# COLLECTED DATA start
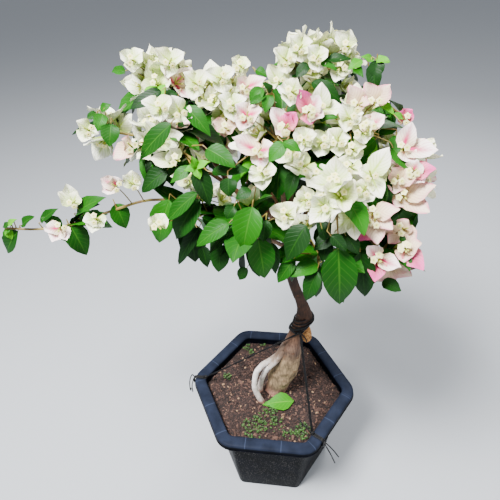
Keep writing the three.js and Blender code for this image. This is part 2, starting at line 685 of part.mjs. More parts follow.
add('pot', potGeometry(), COLOURS.pot);
add('soil', soilGeometry(), COLOURS.soil);
add('trunk', loft(trunkRings(0)), COLOURS.bark);

// What stands beside the trunk is cut level at the soil and clear of the trunk and each other
const trunkWithGap = toSolid(loft(trunkRings(CLEAR)));
const soilBlock = new THREE.BoxGeometry(2 * RIM_CORNER, 2 * RIM_CORNER, POT_HEIGHT);
soilBlock.translate(0, 0, SOIL_TOP + CLEAR - POT_HEIGHT / 2);
let standing = trunkWithGap.add(toSolid(soilBlock));
for (const [name, stations] of Object.entries(BESIDE_TRUNK)) {
  add(name, toGeometry(tube(stations, ROOT_SIDES).subtract(standing)), COLOURS[name.split('_')[0]]);
  standing = standing.add(tube(stations, ROOT_SIDES, CLEAR));
}

add('binding', loft(tubeRings(bindingStations(), CORD_SIDES)), COLOURS.cord);
const knot = new THREE.IcosahedronGeometry(KNOT.radius, 0);
knot.translate(...knotAt);
add('knot', knot, COLOURS.cord);
for (const [name, guy] of Object.entries(GUYS)) {
  add(name, loft(tubeRings(guyStations(guy), CORD_SIDES)), COLOURS.cord);
}
add('fallen_leaf', fallenLeafGeometry(), COLOURS.lime);

let limbsWithGap = trunkWithGap;
for (const mass of MASSES) {
  limbs[mass.name] = boughStations(mass);
  const bough = tube(limbs[mass.name], BOUGH_SIDES).subtract(limbsWithGap);
  add('bough_' + mass.name, toGeometry(bough), COLOURS.bough);
  limbsWithGap = limbsWithGap.add(tube(limbs[mass.name], BOUGH_SIDES, CLEAR));
  limbs[mass.name + ' stem'] = stemStations(mass);
}
for (const mass of MASSES) {
  add('mass_' + mass.name, massGeometry(mass), mass.bloom > 0.3 ? COLOURS.blooms : COLOURS.leaves);
}

export default plant;
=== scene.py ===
# A bougainvillea bonsai in a hexagonal nursery pot: a leaning trunk on two arched surface roots, tied
# down with black twine, and a crown of heart-shaped leaves and white papery blooms.
# Sizes are in millimetres until a mesh is made. Blender's frame is the part's own, in metres.
import math

import bpy
import numpy as np
from mathutils import Matrix, Vector, noise


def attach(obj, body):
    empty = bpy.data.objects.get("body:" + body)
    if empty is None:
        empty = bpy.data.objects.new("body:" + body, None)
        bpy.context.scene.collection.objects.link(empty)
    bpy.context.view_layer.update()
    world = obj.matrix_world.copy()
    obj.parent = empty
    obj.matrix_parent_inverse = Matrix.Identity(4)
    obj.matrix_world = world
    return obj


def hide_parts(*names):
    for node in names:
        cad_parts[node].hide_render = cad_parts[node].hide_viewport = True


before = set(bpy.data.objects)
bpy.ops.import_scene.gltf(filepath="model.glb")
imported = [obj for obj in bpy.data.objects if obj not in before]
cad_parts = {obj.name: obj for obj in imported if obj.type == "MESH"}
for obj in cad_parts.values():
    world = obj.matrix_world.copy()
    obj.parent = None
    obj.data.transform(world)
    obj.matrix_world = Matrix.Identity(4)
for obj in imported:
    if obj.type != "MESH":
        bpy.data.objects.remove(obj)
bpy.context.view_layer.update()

bpy.ops.object.select_all(action="DESELECT")

# Camera and studio. The photograph was taken standing up, with a phone's wide lens, looking down on
# the pot from its front and a little from the right. Soft light comes from above and all round.
MM = 0.001
PHOTO_SIZE, PHOTO_FOCAL = 500, 450  # the photograph's side and its lens's focal length, in pixels
SENSOR = 36
EYE = np.array([58.75, -627.87, 1033.61])
turn, down, lean = math.radians(-8.7026), math.radians(35.6829), math.radians(-2.5452)
ahead = Vector((math.sin(turn) * math.cos(down), math.cos(turn) * math.cos(down), -math.sin(down)))
level = Vector((math.cos(turn), -math.sin(turn), 0))
upward = level.cross(ahead)
right = level * math.cos(lean) + upward * math.sin(lean)
top = upward * math.cos(lean) - level * math.sin(lean)
camera = bpy.data.objects.new("camera", bpy.data.cameras.new("camera"))
camera.data.lens = SENSOR * PHOTO_FOCAL / PHOTO_SIZE
camera.data.clip_start = 0.05
aim = Matrix((right, top, -ahead)).transposed().to_4x4()
camera.matrix_world = Matrix.Translation(Vector(EYE) * MM) @ aim
bpy.context.scene.collection.objects.link(camera)
bpy.context.scene.camera = camera


def paint(code):
    """A colour from its sRGB hex code, made linear."""
    parts = [int(code[i:i + 2], 16) / 255 for i in (0, 2, 4)]
    return [p / 12.92 if p <= 0.04045 else ((p + 0.055) / 1.055) ** 2.4 for p in parts] + [1]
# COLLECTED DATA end
Please reproduce the entire listing, exactly as shown.

__EXERCISE RESULT__.
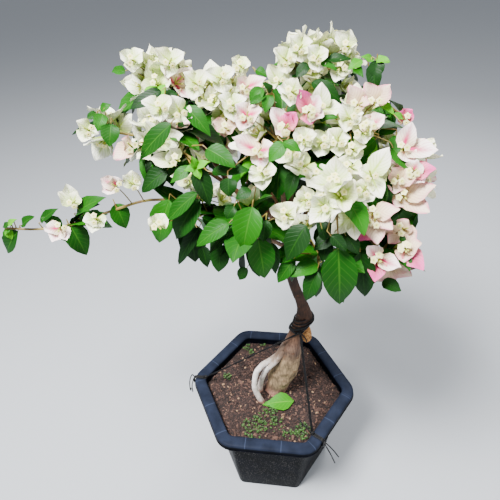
Keep writing the three.js and Blender code for this image. This is part 2, starting at line 685 of part.mjs. More parts follow.
add('pot', potGeometry(), COLOURS.pot);
add('soil', soilGeometry(), COLOURS.soil);
add('trunk', loft(trunkRings(0)), COLOURS.bark);

// What stands beside the trunk is cut level at the soil and clear of the trunk and each other
const trunkWithGap = toSolid(loft(trunkRings(CLEAR)));
const soilBlock = new THREE.BoxGeometry(2 * RIM_CORNER, 2 * RIM_CORNER, POT_HEIGHT);
soilBlock.translate(0, 0, SOIL_TOP + CLEAR - POT_HEIGHT / 2);
let standing = trunkWithGap.add(toSolid(soilBlock));
for (const [name, stations] of Object.entries(BESIDE_TRUNK)) {
  add(name, toGeometry(tube(stations, ROOT_SIDES).subtract(standing)), COLOURS[name.split('_')[0]]);
  standing = standing.add(tube(stations, ROOT_SIDES, CLEAR));
}

add('binding', loft(tubeRings(bindingStations(), CORD_SIDES)), COLOURS.cord);
const knot = new THREE.IcosahedronGeometry(KNOT.radius, 0);
knot.translate(...knotAt);
add('knot', knot, COLOURS.cord);
for (const [name, guy] of Object.entries(GUYS)) {
  add(name, loft(tubeRings(guyStations(guy), CORD_SIDES)), COLOURS.cord);
}
add('fallen_leaf', fallenLeafGeometry(), COLOURS.lime);

let limbsWithGap = trunkWithGap;
for (const mass of MASSES) {
  limbs[mass.name] = boughStations(mass);
  const bough = tube(limbs[mass.name], BOUGH_SIDES).subtract(limbsWithGap);
  add('bough_' + mass.name, toGeometry(bough), COLOURS.bough);
  limbsWithGap = limbsWithGap.add(tube(limbs[mass.name], BOUGH_SIDES, CLEAR));
  limbs[mass.name + ' stem'] = stemStations(mass);
}
for (const mass of MASSES) {
  add('mass_' + mass.name, massGeometry(mass), mass.bloom > 0.3 ? COLOURS.blooms : COLOURS.leaves);
}

export default plant;
=== scene.py ===
# A bougainvillea bonsai in a hexagonal nursery pot: a leaning trunk on two arched surface roots, tied
# down with black twine, and a crown of heart-shaped leaves and white papery blooms.
# Sizes are in millimetres until a mesh is made. Blender's frame is the part's own, in metres.
import math

import bpy
import numpy as np
from mathutils import Matrix, Vector, noise


def attach(obj, body):
    empty = bpy.data.objects.get("body:" + body)
    if empty is None:
        empty = bpy.data.objects.new("body:" + body, None)
        bpy.context.scene.collection.objects.link(empty)
    bpy.context.view_layer.update()
    world = obj.matrix_world.copy()
    obj.parent = empty
    obj.matrix_parent_inverse = Matrix.Identity(4)
    obj.matrix_world = world
    return obj


def hide_parts(*names):
    for node in names:
        cad_parts[node].hide_render = cad_parts[node].hide_viewport = True


before = set(bpy.data.objects)
bpy.ops.import_scene.gltf(filepath="model.glb")
imported = [obj for obj in bpy.data.objects if obj not in before]
cad_parts = {obj.name: obj for obj in imported if obj.type == "MESH"}
for obj in cad_parts.values():
    world = obj.matrix_world.copy()
    obj.parent = None
    obj.data.transform(world)
    obj.matrix_world = Matrix.Identity(4)
for obj in imported:
    if obj.type != "MESH":
        bpy.data.objects.remove(obj)
bpy.context.view_layer.update()

bpy.ops.object.select_all(action="DESELECT")

# Camera and studio. The photograph was taken standing up, with a phone's wide lens, looking down on
# the pot from its front and a little from the right. Soft light comes from above and all round.
MM = 0.001
PHOTO_SIZE, PHOTO_FOCAL = 500, 450  # the photograph's side and its lens's focal length, in pixels
SENSOR = 36
EYE = np.array([58.75, -627.87, 1033.61])
turn, down, lean = math.radians(-8.7026), math.radians(35.6829), math.radians(-2.5452)
ahead = Vector((math.sin(turn) * math.cos(down), math.cos(turn) * math.cos(down), -math.sin(down)))
level = Vector((math.cos(turn), -math.sin(turn), 0))
upward = level.cross(ahead)
right = level * math.cos(lean) + upward * math.sin(lean)
top = upward * math.cos(lean) - level * math.sin(lean)
camera = bpy.data.objects.new("camera", bpy.data.cameras.new("camera"))
camera.data.lens = SENSOR * PHOTO_FOCAL / PHOTO_SIZE
camera.data.clip_start = 0.05
aim = Matrix((right, top, -ahead)).transposed().to_4x4()
camera.matrix_world = Matrix.Translation(Vector(EYE) * MM) @ aim
bpy.context.scene.collection.objects.link(camera)
bpy.context.scene.camera = camera


def paint(code):
    """A colour from its sRGB hex code, made linear."""
    parts = [int(code[i:i + 2], 16) / 255 for i in (0, 2, 4)]
    return [p / 12.92 if p <= 0.04045 else ((p + 0.055) / 1.055) ** 2.4 for p in parts] + [1]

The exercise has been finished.